The recent economic downturn has led to significant changes in financial lending patterns, with banks now showing a reluctance to issue loans for new business start-ups. This pattern has been replicated across venture capital firms that now choose to target their investments at later-stage companies.

As a result, many entrepreneurs are struggling to receive start-up funding for potentially profitable business ventures. They are now, increasingly, turning to alternative investment channels.

For American economists and entrepreneurs alike, the need to identify alternative investment channels has thus become crucial to generating economic growth. Though angel investors have long been recognized as a means for financing business start-ups, supply is now failing to meet demand. This is particularly the case amongst entrepreneurs who lack business connections. Thus, in a bid to boost angel investment, a new generation of angel investors is being sought out.

Part 1: Female Angel Investors

Many believe that boosting the numbers of female angel investors is critical. This is because they believe that women investors would offer perspective and expertise to potential business start-ups.  As per a report by the Guardian Life Research Institute, female-owned small businesses (now constituting 16% of total US employment), will likely be responsible for generating approximately 33% of the 5.5 million of the new jobs expected by the Bureau of Labour Statistics by 2018.

Additionally, it is thought that increasing the number of female angel investors will increase levels of corporate diversity. As per Ed Reitler, of Reitler Kailas and Rosenblatt:

‘It is incredibly important that the venture ecosystem includes women as angel investors. They are crucial to ensuring the funding of a more diverse group of companies.

Case Study: The Pipeline Fellowship, New York

The Pipeline Fellowship, founded in 2010 by Natalia Oberti Noguera, supports and develops female angel investors.  It provides practical training to selected female philanthropists who wish to become angel investors. Training constitutes a six-month program and topics covered include due diligence, finance, and strategic portfolio management.

Upon completion of the program, angels (made up of ten investors) sort through multiple business plans submitted by female entrepreneurs and, from these plans, select companies to present business pitches. Following due diligence, they then select one company for investment, and each contributes $5000 (totaling $50000).

The success of the program has been huge. In 2011, it set out to train ten women in angel investment and, one year on has expanded to provide training for forty women within four programs held across two locations. This expansion represents 400% growth over a one-year period. As per founder, Natalia Oberti Noguera:

‘The Pipeline Fellowship is committed to increasing diversity in the angel investing community and training a new generation of angels to invest for good’.

Part 2 – Foreign Angel Investors

Attention, too, has turned to attract foreign angel investors.
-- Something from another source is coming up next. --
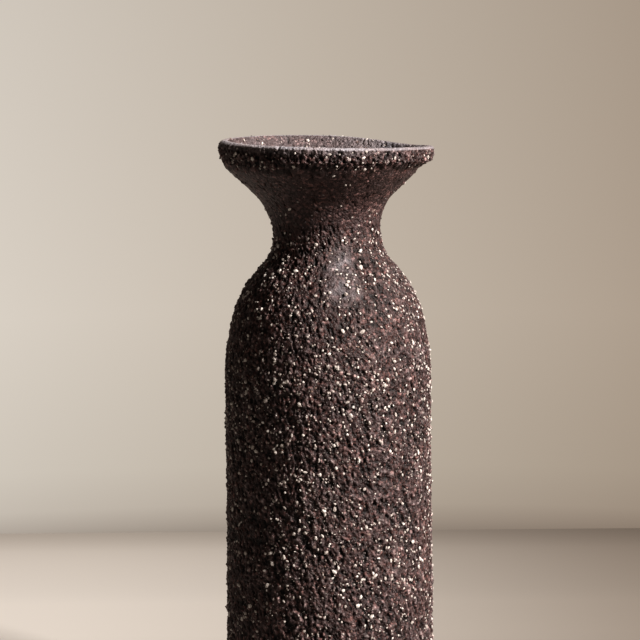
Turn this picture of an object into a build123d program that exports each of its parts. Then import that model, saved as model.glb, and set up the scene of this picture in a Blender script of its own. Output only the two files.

This drive responds to the limited number of foreign economies choosing to invest in US companies. In 2010, 84% of foreign money directly invested in US businesses could be linked back to only eight economies: Canada, Japan, Switzerland, Germany, France, Luxembourg, the Netherlands, and the UK.

Additionally, statistics show that there is a direct correlation between foreign investment in US companies and growth in numbers of high-paid jobs (up to 30% higher paying). Over the last 10 years, companies with majority-owned US affiliates of foreign companies have provided employment to 5-6 million individuals.

Case Study: The EB-5 Investment Visa

One method used for attracting foreign angel investors to the US is the EB-5 Investor Visa. This visa grants residency to foreign investors investing in new commercial enterprises that correspond to several key criteria. Namely, these criteria set the level of the financial investment at $500000 or $1000000 (figure linked to targeted employment area status rather than the predicted rate of return). They also stipulate that each investment will provide at least ten jobs for qualified workers within the US. Permanent residency is only granted following a two-year conditional permanent residency period and upon receipt of a green card.

Though the EB-5 visa was established to encourage entrepreneurs, in practice, since the creation of EB-5 Regional Centers, which were established to facilitate many EB-5 foreign investor deals, many visa recipients have been angel investors. These investors seek to achieve the best investment returns, and US residency, within a complex financial market. In many instances side by side investment -joint investment between foreign and international investors – is required.